The trade-off: opening a new card triggers a hard inquiry (minor, temporary score hit) and reduces your average account age (also a temporary effect that diminishes over time). For someone with a thin credit file or recent damage, the short-term hit may not be worth it. For someone with an established credit history, the utilization benefit often outweighs the temporary inquiry impact.

Keep Old Cards Open and Active

Credit cards that are open but unused contribute to your available credit total without adding to your balance. Closing a card removes its limit from your total, which increases your utilization ratio instantly.

Keep old cards open. Use each one for a small purchase every few months to prevent issuers from closing them due to inactivity. Pay the balance in full each month so there’s no interest cost. The available credit they provide is free to maintain and directly benefits your utilization ratio.
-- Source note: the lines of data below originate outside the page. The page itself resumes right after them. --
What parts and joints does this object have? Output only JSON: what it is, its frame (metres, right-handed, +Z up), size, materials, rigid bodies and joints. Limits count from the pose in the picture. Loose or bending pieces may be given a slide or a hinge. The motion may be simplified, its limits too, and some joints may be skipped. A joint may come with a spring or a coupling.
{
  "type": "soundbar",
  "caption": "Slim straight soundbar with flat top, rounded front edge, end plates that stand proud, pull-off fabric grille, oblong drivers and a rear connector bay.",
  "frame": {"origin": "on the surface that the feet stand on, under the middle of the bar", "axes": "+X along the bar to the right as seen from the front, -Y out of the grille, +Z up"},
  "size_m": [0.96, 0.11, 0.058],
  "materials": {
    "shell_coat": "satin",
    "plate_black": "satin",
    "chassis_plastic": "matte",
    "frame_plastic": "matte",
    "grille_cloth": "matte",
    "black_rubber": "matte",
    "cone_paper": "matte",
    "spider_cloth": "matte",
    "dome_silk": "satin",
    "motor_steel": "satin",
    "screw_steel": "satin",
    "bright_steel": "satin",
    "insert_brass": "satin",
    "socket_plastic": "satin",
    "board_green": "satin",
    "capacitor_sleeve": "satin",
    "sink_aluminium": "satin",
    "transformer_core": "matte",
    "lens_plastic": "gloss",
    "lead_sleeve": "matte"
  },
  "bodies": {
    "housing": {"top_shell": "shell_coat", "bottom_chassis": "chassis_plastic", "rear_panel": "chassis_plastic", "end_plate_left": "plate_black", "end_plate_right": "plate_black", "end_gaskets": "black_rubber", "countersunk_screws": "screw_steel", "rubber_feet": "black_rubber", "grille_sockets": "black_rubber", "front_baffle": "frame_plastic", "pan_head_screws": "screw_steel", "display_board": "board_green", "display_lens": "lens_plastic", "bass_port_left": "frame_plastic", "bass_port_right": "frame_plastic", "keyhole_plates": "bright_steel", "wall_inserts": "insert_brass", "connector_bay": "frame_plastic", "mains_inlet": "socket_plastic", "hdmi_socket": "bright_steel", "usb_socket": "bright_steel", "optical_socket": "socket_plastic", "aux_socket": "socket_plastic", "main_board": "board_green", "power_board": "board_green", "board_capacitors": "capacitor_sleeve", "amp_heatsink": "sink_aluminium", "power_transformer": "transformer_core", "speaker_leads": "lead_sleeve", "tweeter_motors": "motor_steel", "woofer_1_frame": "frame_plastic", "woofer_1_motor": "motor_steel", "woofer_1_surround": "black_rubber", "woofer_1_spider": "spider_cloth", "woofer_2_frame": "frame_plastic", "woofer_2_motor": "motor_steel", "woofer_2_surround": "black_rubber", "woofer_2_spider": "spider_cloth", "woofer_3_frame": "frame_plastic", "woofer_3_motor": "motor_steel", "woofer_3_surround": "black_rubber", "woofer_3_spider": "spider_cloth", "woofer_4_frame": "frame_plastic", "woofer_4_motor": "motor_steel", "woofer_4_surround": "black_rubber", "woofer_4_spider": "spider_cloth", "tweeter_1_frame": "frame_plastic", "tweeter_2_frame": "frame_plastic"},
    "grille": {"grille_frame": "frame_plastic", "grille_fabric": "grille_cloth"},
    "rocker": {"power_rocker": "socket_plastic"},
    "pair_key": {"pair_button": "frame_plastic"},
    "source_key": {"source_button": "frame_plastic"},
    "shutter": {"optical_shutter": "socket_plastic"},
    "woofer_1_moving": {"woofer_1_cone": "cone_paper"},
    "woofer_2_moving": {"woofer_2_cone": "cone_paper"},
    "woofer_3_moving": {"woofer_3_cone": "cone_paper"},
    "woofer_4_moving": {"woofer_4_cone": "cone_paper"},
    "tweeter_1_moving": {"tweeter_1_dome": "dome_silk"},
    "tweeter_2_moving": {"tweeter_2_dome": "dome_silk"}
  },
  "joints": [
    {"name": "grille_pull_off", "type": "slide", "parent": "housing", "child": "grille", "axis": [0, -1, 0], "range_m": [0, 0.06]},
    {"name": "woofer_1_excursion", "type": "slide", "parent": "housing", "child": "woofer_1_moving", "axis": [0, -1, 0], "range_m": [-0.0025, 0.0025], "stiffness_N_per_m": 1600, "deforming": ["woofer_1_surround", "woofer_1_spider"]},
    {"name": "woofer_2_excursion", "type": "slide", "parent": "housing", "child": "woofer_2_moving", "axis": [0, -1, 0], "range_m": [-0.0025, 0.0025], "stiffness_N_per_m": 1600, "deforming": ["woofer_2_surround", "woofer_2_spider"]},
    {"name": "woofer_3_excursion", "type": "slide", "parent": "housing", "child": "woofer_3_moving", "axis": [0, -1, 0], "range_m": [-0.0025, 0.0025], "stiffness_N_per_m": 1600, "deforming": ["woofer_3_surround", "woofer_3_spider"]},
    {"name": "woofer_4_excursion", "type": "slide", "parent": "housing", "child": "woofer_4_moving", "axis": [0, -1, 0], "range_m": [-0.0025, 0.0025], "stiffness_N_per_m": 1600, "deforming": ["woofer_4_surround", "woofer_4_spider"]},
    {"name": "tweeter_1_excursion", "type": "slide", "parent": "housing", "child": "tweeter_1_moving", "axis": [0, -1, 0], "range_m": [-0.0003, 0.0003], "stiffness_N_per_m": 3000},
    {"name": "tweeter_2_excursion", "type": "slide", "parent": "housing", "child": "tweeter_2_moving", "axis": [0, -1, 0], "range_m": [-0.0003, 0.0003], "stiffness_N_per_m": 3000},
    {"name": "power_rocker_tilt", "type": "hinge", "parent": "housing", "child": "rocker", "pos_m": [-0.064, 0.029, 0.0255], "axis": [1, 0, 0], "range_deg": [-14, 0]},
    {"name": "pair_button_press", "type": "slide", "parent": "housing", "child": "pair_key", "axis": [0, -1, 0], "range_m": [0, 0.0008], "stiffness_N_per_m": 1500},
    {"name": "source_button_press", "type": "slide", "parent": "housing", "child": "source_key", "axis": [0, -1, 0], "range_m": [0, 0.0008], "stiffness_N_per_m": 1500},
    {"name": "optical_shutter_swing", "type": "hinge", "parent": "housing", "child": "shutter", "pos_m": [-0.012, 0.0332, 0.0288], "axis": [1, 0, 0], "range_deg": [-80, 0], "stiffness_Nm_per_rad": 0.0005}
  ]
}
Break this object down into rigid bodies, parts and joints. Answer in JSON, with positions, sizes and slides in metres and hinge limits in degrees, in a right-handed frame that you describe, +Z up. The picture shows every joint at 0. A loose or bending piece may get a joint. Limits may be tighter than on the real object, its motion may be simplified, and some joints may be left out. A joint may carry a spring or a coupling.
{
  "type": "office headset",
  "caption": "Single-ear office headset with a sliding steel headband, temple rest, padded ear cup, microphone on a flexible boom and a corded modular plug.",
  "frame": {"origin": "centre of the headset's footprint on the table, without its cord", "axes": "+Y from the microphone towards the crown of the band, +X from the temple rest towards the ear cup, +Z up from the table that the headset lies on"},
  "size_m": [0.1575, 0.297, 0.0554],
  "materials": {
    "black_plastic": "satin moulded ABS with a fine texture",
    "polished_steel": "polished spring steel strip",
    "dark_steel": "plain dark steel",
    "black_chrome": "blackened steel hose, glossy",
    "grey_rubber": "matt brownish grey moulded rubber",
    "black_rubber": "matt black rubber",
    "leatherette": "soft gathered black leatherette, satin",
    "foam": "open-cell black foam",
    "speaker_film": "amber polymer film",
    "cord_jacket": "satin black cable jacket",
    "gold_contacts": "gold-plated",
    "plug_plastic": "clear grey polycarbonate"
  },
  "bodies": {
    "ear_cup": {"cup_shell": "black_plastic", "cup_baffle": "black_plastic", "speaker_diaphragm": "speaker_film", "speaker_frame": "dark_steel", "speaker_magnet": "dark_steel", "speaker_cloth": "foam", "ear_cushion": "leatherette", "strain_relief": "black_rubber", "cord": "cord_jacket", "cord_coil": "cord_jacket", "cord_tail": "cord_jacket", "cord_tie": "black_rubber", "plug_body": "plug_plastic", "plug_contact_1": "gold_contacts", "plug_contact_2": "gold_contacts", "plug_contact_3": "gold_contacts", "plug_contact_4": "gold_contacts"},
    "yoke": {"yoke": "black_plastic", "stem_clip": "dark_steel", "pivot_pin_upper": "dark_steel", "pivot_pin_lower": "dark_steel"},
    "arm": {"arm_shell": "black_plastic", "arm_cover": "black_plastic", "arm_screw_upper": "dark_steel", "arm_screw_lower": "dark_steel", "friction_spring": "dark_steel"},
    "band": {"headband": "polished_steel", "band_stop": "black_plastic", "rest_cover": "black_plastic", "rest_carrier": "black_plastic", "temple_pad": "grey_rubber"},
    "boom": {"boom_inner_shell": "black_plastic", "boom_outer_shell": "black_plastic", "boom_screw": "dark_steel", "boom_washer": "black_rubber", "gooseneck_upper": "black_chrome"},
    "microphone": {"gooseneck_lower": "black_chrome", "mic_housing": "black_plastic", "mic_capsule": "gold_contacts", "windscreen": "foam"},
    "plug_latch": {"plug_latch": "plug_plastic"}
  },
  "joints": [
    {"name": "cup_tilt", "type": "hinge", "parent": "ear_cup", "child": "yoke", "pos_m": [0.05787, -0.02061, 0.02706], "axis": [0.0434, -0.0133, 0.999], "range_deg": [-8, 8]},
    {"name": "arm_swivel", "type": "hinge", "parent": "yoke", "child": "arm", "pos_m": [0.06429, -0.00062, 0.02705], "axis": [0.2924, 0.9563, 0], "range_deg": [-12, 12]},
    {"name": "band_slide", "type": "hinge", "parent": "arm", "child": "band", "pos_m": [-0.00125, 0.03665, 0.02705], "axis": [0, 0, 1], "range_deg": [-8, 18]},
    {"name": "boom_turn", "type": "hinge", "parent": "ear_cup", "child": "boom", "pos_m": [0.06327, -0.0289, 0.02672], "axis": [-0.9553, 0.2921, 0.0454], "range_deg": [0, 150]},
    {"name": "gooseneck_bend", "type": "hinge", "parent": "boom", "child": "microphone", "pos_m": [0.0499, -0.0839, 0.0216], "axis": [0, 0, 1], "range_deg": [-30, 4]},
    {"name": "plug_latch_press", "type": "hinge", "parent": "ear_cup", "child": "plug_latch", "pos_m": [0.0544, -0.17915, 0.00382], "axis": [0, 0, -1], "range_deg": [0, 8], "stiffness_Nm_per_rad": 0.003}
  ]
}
The Scenario Where Utilization Matters Most

Utilization optimization is most important in the 60 to 90 days before you apply for significant new credit — a mortgage, car loan, or other major financing. In that window, paying down balances aggressively and timing your statement closings to show minimum balances can meaningfully improve the rate and terms you’re offered.

The improvement disappears when balances build back up, which is why utilization management is a tool for specific situations rather than a permanent credit optimization you need to maintain every single month. Focus on utilization when it matters, maintain reasonable levels the rest of the time, and don’t sacrifice your financial goals (like maintaining a cash buffer) just to show zero utilization.